Otomotiv sektörü depremin ilk gününden bu yana sahada desteklerini devam ettiriyor. Sektörün duayen isimlerinden Yüksek Mühendis Vesiile A.Ş. Yönetim Kurulu Başkanı İbrahim Aybar, Radyo Trafik’te yaptığı ‘Otomotiv Gündemi’ programında, Otomotiv ve ulaşım sektörlerindeki yardım seferberliğini anlattı. Ayrıca İSTAB Kurucu Üyesi ve Özata Tur Yönetim Kurulu Başkanı Bayram Özata da program konuğu olarak, depremin ilk gününden bu yana ulaşım sektörünün dayanışmasını paylaştı.

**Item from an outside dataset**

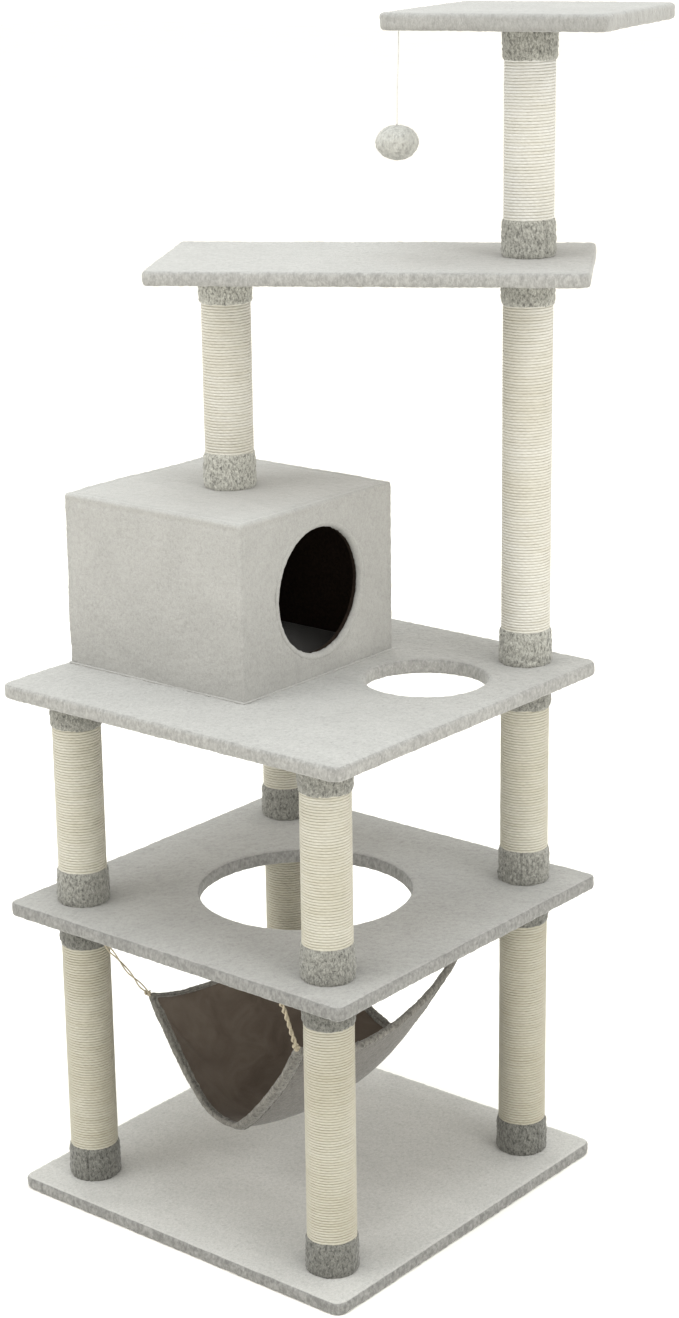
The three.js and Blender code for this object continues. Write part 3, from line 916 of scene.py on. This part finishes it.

Sektör temsilcilerinden aldığı verilerle, yaşanan depremlerin ardından bölgeye otomotiv ve ulaşım firmalarından yapılan yardımları paylaşan İbrahim Aybar şunları kaydetti:
“OYDER Başkanı'nın bulunduğu gruptan aldığımız son bilgiler, depremden 107 yetkili satıcının etkilendiğini gösteriyor. Bu etkileme içerisinde altı tesisin tamamen kullanım dışı kaldığını görüyoruz. 4 binanın tamamen yıkıldığını görüyoruz. Bunların üçü Hatay'da bir Malatya'da. Artı 62 tanesi de ağır ya da orta hasarlı tesisler olarak tespit edildi.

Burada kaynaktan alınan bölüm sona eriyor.